____ Source excerpt
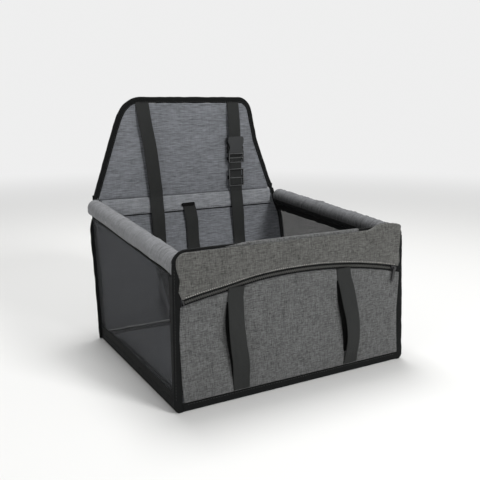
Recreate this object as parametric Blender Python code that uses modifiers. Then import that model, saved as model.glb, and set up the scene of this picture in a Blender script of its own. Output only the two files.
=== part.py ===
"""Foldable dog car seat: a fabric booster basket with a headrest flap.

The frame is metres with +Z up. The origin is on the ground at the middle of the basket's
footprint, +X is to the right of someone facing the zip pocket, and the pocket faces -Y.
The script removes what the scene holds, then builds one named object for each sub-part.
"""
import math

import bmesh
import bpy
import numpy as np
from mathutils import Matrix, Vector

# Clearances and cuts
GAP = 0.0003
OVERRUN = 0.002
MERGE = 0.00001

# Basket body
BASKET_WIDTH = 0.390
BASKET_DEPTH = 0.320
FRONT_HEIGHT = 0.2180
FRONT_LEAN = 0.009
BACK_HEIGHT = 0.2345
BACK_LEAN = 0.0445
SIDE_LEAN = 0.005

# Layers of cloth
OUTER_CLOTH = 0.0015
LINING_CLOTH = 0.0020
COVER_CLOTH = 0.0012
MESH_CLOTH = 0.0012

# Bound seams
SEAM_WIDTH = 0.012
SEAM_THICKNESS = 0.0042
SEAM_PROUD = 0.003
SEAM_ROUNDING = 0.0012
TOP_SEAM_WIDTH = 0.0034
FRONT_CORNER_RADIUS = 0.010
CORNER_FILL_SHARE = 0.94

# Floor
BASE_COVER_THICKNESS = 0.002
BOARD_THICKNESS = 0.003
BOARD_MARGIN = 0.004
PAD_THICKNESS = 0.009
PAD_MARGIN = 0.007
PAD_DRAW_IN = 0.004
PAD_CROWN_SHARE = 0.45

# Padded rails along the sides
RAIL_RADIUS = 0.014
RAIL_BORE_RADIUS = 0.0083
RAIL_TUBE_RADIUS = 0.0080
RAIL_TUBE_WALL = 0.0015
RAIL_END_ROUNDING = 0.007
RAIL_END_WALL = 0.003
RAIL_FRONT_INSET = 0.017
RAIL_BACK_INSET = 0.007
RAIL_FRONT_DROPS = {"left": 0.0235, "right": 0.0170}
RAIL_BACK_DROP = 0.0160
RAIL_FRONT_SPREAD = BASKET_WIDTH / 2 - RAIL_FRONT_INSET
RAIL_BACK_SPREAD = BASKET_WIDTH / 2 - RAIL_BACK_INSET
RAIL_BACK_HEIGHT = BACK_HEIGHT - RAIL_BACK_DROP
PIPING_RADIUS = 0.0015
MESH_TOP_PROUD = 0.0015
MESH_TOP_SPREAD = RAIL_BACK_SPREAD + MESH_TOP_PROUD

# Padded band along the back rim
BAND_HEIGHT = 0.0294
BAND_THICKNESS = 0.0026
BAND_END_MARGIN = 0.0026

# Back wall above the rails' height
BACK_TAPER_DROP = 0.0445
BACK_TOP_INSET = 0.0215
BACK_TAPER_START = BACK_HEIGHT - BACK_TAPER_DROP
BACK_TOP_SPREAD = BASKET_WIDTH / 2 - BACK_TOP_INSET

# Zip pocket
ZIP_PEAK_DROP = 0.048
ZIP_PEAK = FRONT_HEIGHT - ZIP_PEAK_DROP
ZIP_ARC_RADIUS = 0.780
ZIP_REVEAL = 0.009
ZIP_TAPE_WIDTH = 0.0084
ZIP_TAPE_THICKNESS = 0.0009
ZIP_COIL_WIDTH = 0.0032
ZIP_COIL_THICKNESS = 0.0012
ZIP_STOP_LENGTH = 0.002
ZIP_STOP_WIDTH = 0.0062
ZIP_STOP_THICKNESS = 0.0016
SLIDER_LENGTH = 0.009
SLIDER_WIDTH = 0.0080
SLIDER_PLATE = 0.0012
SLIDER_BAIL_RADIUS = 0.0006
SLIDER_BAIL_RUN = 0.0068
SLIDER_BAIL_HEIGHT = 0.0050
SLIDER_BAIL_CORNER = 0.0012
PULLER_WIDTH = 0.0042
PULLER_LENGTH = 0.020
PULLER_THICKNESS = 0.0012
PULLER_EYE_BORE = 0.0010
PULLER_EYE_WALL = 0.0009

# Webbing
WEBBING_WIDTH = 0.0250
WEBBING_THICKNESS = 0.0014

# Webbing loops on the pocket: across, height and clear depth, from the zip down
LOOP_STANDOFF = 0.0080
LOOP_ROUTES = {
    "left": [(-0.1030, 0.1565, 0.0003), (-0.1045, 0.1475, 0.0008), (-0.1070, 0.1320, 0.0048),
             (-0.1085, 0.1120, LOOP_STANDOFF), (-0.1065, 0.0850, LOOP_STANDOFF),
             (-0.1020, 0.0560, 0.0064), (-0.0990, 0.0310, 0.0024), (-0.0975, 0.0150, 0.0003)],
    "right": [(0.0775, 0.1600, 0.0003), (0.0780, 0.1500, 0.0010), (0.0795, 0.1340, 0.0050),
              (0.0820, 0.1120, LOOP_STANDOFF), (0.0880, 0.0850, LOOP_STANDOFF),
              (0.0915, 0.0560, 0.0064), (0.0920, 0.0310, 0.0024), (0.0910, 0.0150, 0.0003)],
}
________
Reproduce each line verbatim.

_Reply to the task_
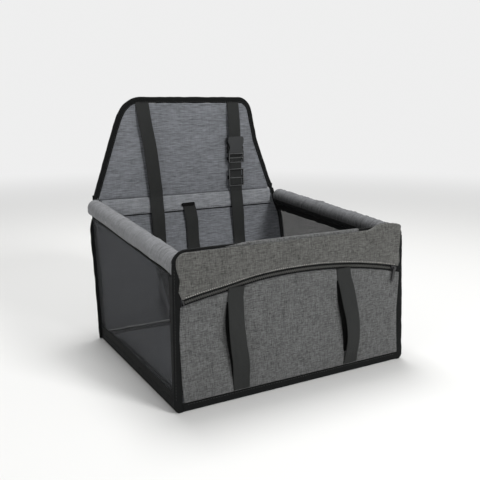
Recreate this object as parametric Blender Python code that uses modifiers. Then import that model, saved as model.glb, and set up the scene of this picture in a Blender script of its own. Output only the two files.
=== part.py ===
"""Foldable dog car seat: a fabric booster basket with a headrest flap.

The frame is metres with +Z up. The origin is on the ground at the middle of the basket's
footprint, +X is to the right of someone facing the zip pocket, and the pocket faces -Y.
The script removes what the scene holds, then builds one named object for each sub-part.
"""
import math

import bmesh
import bpy
import numpy as np
from mathutils import Matrix, Vector

# Clearances and cuts
GAP = 0.0003
OVERRUN = 0.002
MERGE = 0.00001

# Basket body
BASKET_WIDTH = 0.390
BASKET_DEPTH = 0.320
FRONT_HEIGHT = 0.2180
FRONT_LEAN = 0.009
BACK_HEIGHT = 0.2345
BACK_LEAN = 0.0445
SIDE_LEAN = 0.005

# Layers of cloth
OUTER_CLOTH = 0.0015
LINING_CLOTH = 0.0020
COVER_CLOTH = 0.0012
MESH_CLOTH = 0.0012

# Bound seams
SEAM_WIDTH = 0.012
SEAM_THICKNESS = 0.0042
SEAM_PROUD = 0.003
SEAM_ROUNDING = 0.0012
TOP_SEAM_WIDTH = 0.0034
FRONT_CORNER_RADIUS = 0.010
CORNER_FILL_SHARE = 0.94

# Floor
BASE_COVER_THICKNESS = 0.002
BOARD_THICKNESS = 0.003
BOARD_MARGIN = 0.004
PAD_THICKNESS = 0.009
PAD_MARGIN = 0.007
PAD_DRAW_IN = 0.004
PAD_CROWN_SHARE = 0.45

# Padded rails along the sides
RAIL_RADIUS = 0.014
RAIL_BORE_RADIUS = 0.0083
RAIL_TUBE_RADIUS = 0.0080
RAIL_TUBE_WALL = 0.0015
RAIL_END_ROUNDING = 0.007
RAIL_END_WALL = 0.003
RAIL_FRONT_INSET = 0.017
RAIL_BACK_INSET = 0.007
RAIL_FRONT_DROPS = {"left": 0.0235, "right": 0.0170}
RAIL_BACK_DROP = 0.0160
RAIL_FRONT_SPREAD = BASKET_WIDTH / 2 - RAIL_FRONT_INSET
RAIL_BACK_SPREAD = BASKET_WIDTH / 2 - RAIL_BACK_INSET
RAIL_BACK_HEIGHT = BACK_HEIGHT - RAIL_BACK_DROP
PIPING_RADIUS = 0.0015
MESH_TOP_PROUD = 0.0015
MESH_TOP_SPREAD = RAIL_BACK_SPREAD + MESH_TOP_PROUD

# Padded band along the back rim
BAND_HEIGHT = 0.0294
BAND_THICKNESS = 0.0026
BAND_END_MARGIN = 0.0026

# Back wall above the rails' height
BACK_TAPER_DROP = 0.0445
BACK_TOP_INSET = 0.0215
BACK_TAPER_START = BACK_HEIGHT - BACK_TAPER_DROP
BACK_TOP_SPREAD = BASKET_WIDTH / 2 - BACK_TOP_INSET

# Zip pocket
ZIP_PEAK_DROP = 0.048
ZIP_PEAK = FRONT_HEIGHT - ZIP_PEAK_DROP
ZIP_ARC_RADIUS = 0.780
ZIP_REVEAL = 0.009
ZIP_TAPE_WIDTH = 0.0084
ZIP_TAPE_THICKNESS = 0.0009
ZIP_COIL_WIDTH = 0.0032
ZIP_COIL_THICKNESS = 0.0012
ZIP_STOP_LENGTH = 0.002
ZIP_STOP_WIDTH = 0.0062
ZIP_STOP_THICKNESS = 0.0016
SLIDER_LENGTH = 0.009
SLIDER_WIDTH = 0.0080
SLIDER_PLATE = 0.0012
SLIDER_BAIL_RADIUS = 0.0006
SLIDER_BAIL_RUN = 0.0068
SLIDER_BAIL_HEIGHT = 0.0050
SLIDER_BAIL_CORNER = 0.0012
PULLER_WIDTH = 0.0042
PULLER_LENGTH = 0.020
PULLER_THICKNESS = 0.0012
PULLER_EYE_BORE = 0.0010
PULLER_EYE_WALL = 0.0009

# Webbing
WEBBING_WIDTH = 0.0250
WEBBING_THICKNESS = 0.0014

# Webbing loops on the pocket: across, height and clear depth, from the zip down
LOOP_STANDOFF = 0.0080
LOOP_ROUTES = {
    "left": [(-0.1030, 0.1565, 0.0003), (-0.1045, 0.1475, 0.0008), (-0.1070, 0.1320, 0.0048),
             (-0.1085, 0.1120, LOOP_STANDOFF), (-0.1065, 0.0850, LOOP_STANDOFF),
             (-0.1020, 0.0560, 0.0064), (-0.0990, 0.0310, 0.0024), (-0.0975, 0.0150, 0.0003)],
    "right": [(0.0775, 0.1600, 0.0003), (0.0780, 0.1500, 0.0010), (0.0795, 0.1340, 0.0050),
              (0.0820, 0.1120, LOOP_STANDOFF), (0.0880, 0.0850, LOOP_STANDOFF),
              (0.0915, 0.0560, 0.0064), (0.0920, 0.0310, 0.0024), (0.0910, 0.0150, 0.0003)],
}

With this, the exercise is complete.